2. Derive equation of parabola using focus-directrix definition.
3. A conic has e = 3/5. Identify it.
4. Show that circle is a special ellipse with coincident foci.
5. Prove that hyperbola has two branches.
6. Derive equation of ellipse with centre at origin and major axis along x-axis.
7. Find equation of conic with focus (0, 0), directrix x = –2, e = 1.
8. Draw rough sketches of all conics.
9. Show that parabola is limiting case of ellipse as eccentricity approaches 1.
10. A conic has equation y² = 12x. Identify type and write focus, directrix, latus rectum.

FAQs

Q1. Which conic has eccentricity = 1?
Parabola.

Q2. Is a circle an ellipse?
Yes, circle is a special ellipse with equal major and minor axes.

Q3. What determines whether a conic is ellipse or hyperbola?
If e < 1 → ellipse; if e > 1 → hyperbola.

Q4. Do conics appear in JEE every year?
Yes, at least 2–3 questions (combined with tangents/normals).

Q5. Which conic is most important in KCET?
Parabola and ellipse, as they appear frequently in coordinate geometry.

Conclusion

The study of Sections of a Cone lays the foundation for understanding all conic sections – circle, ellipse, parabola, and hyperbola.
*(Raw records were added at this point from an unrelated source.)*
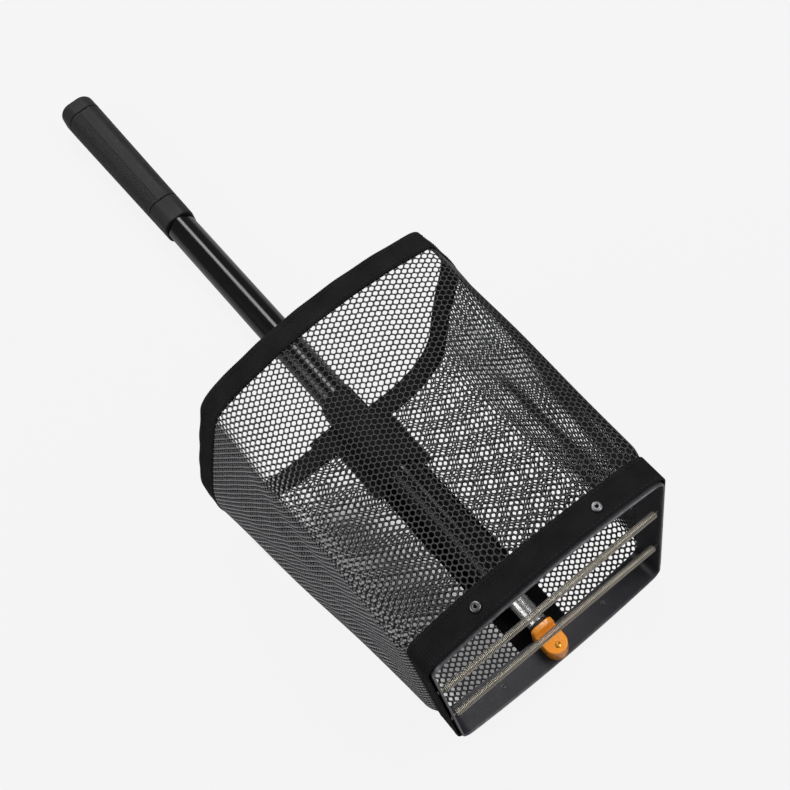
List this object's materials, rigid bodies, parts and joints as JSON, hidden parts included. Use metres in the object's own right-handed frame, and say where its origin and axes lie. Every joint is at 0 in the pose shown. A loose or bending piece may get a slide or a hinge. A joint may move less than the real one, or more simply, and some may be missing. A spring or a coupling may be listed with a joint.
{
  "type": "tennis ball picker",
  "caption": "Hand-held picker for tennis balls: a mesh bag on a steel mouth with springs across it, carried by a telescopic pole with a rubber grip.",
  "frame": {"origin": "on the floor, under the middle of the object as it lies on its back panel", "axes": "+X across the mouth, +Y from the mouth along the pole to the grip, +Z from the back panel up to the front panel"},
  "size_m": [0.2008, 0.6292, 0.1808],
  "materials": {
    "painted_strip": "semi-gloss black enamel on steel strip, polished along the rim",
    "spring_wire": "nickel-plated steel, satin",
    "mesh_cloth": "black polyester warp-knit mesh with round holes",
    "binding_tape": "black ribbed grosgrain tape, sewn",
    "dark_steel": "blackened steel",
    "orange_plastic": "glossy moulded orange plastic",
    "chrome": "polished chrome plate",
    "gloss_black": "glossy black paint on a metal tube",
    "nylon": "natural nylon",
    "black_rubber": "matte black rubber, knurled on the grip's faces",
    "stiffener_plastic": "plain black plastic strip"
  },
  "bodies": {
    "bag": {"mouth_frame": "painted_strip", "front_left_rivet": "dark_steel", "front_right_rivet": "dark_steel", "back_left_rivet": "dark_steel", "back_right_rivet": "dark_steel", "front_spring": "spring_wire", "rear_spring": "spring_wire", "bottom_hem": "binding_tape", "mesh_bag": "mesh_cloth", "top_hem": "binding_tape", "hoop_stiffener": "stiffener_plastic", "back_seam_tape": "binding_tape", "pole_loop": "binding_tape", "end_fitting": "orange_plastic", "fitting_screw": "spring_wire", "fitting_pin": "chrome", "foot_spacer": "black_rubber", "inner_tube": "chrome"},
    "inner_lock": {"inner_tube_lock": "nylon"},
    "middle_section": {"middle_tube": "chrome", "middle_tube_bush": "nylon"},
    "outer_lock": {"middle_tube_lock": "nylon"},
    "handle": {"outer_tube": "gloss_black", "outer_tube_bush": "gloss_black", "outer_tube_plug": "nylon", "grip_ferrule": "black_rubber", "grip_sleeve": "black_rubber", "grip_end_cap": "black_rubber"}
  },
  "joints": [
    {"name": "middle_turn", "type": "hinge", "parent": "bag", "child": "inner_lock", "pos_m": [0, 0, 0.01525], "axis": [0, 1, 0], "continuous": true},
    {"name": "middle_slide", "type": "slide", "parent": "inner_lock", "child": "middle_section", "axis": [0, 1, 0], "range_m": [0, 0.24]},
    {"name": "handle_turn", "type": "hinge", "parent": "middle_section", "child": "outer_lock", "pos_m": [0, 0, 0.01525], "axis": [0, 1, 0], "continuous": true},
    {"name": "handle_slide", "type": "slide", "parent": "outer_lock", "child": "handle", "axis": [0, 1, 0], "range_m": [0, 0.24]}
  ]
}
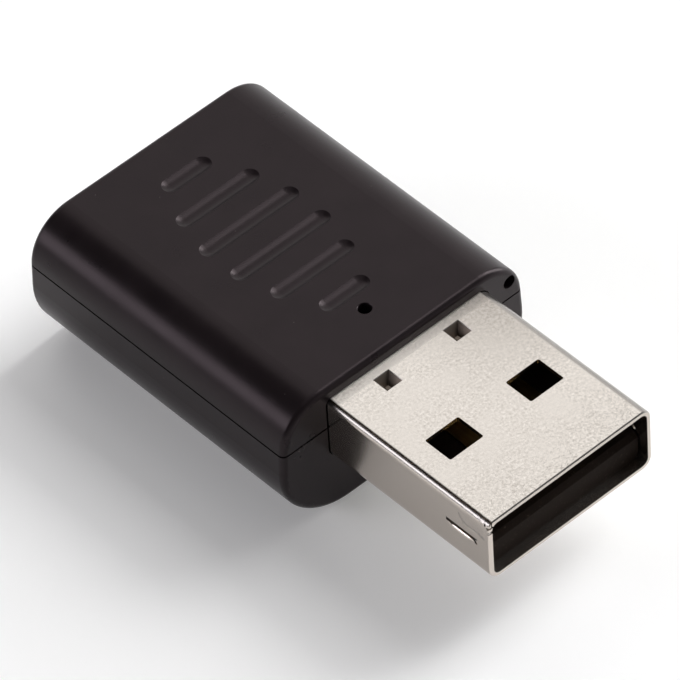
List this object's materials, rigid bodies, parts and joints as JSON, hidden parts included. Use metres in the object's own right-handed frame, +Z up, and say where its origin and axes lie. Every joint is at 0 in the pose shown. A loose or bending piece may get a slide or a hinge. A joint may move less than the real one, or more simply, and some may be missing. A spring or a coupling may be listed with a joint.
{
  "type": "usb bluetooth adapter",
  "caption": "Short USB-A wireless adapter: two-shell black plastic housing with a parting line, round-edged top with thumb grooves and a status hole, and a folded steel plug.",
  "frame": {"origin": "middle of the overall length and width, at the underside of the housing", "axes": "X across the width, +Y from the plug's mouth towards the housing's rear, so the plug points to -Y, +Z up towards the side with the status hole and the seam"},
  "size_m": [0.018, 0.0334, 0.0094],
  "materials": {
    "housing_plastic": "satin moulded ABS, black",
    "plated_steel": "nickel-plated folded sheet steel, fine satin grain",
    "insulator_plastic": "black glass-filled plastic",
    "contact_metal": "gold-plated",
    "board_laminate": "green solder mask on glass-epoxy board",
    "chip_package": "moulded epoxy",
    "can_metal": "plated can",
    "ferrite": "sintered, dark grey",
    "antenna_ceramic": "fired ceramic, off-white",
    "light_resin": "clear resin",
    "capacitor_ceramic": "fired ceramic, tan",
    "resistor_body": "glazed, black",
    "solder": "bright solder"
  },
  "bodies": {
    "root": {"upper_cover": "housing_plastic", "lower_cover": "housing_plastic", "plug_shell": "plated_steel", "plug_insulator": "insulator_plastic", "power_contact": "contact_metal", "data_minus_contact": "contact_metal", "data_plus_contact": "contact_metal", "ground_contact": "contact_metal", "circuit_board": "board_laminate", "radio_chip": "chip_package", "memory_chip": "chip_package", "voltage_regulator": "chip_package", "surge_protector": "chip_package", "crystal": "can_metal", "ferrite_bead": "ferrite", "chip_antenna": "antenna_ceramic", "status_light": "light_resin", "capacitors": "capacitor_ceramic", "resistors": "resistor_body", "contact_solder": "solder", "leg_solder": "solder"}
  },
  "joints": []
}
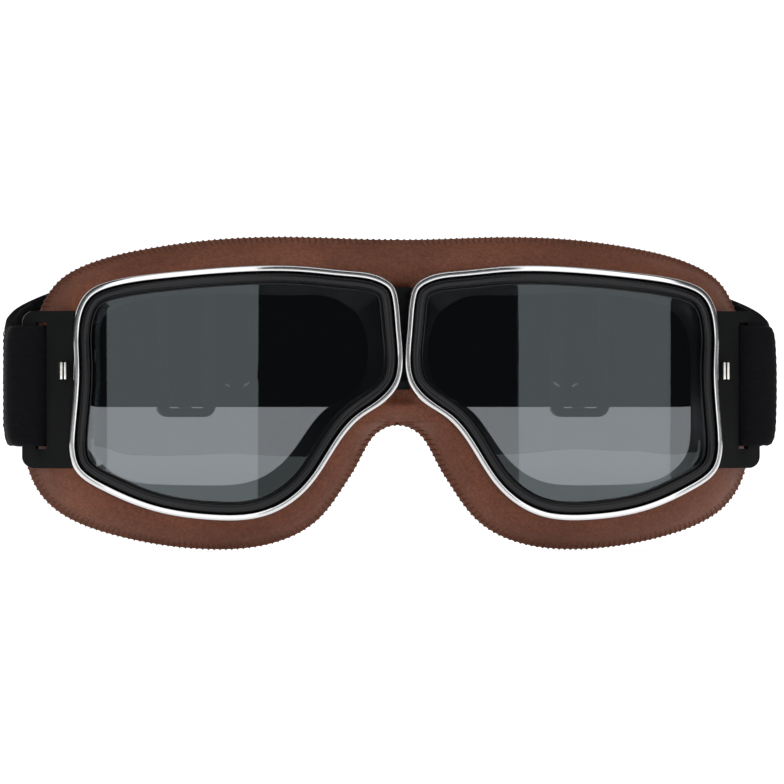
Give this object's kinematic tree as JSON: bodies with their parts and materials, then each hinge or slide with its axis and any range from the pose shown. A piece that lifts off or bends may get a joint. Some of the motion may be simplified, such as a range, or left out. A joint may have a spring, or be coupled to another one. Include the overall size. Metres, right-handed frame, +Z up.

By varying the angle and position of the cutting plane, we derive different curves, each with unique properties and applications.

Through the concept of eccentricity (e), we unify these curves under a single definition:

• e = 0 → Circle
• 0 < e < 1 → Ellipse
• e = 1 → Parabola
• e > 1 → Hyperbola

This classification not only helps in understanding the geometric nature of conics but also prepares students for deeper algebraic analysis in upcoming sections. Whether in CBSE boards, JEE, KCET, or COMEDK, the ability to quickly identify and work with conic sections is a vital skill for problem-solving.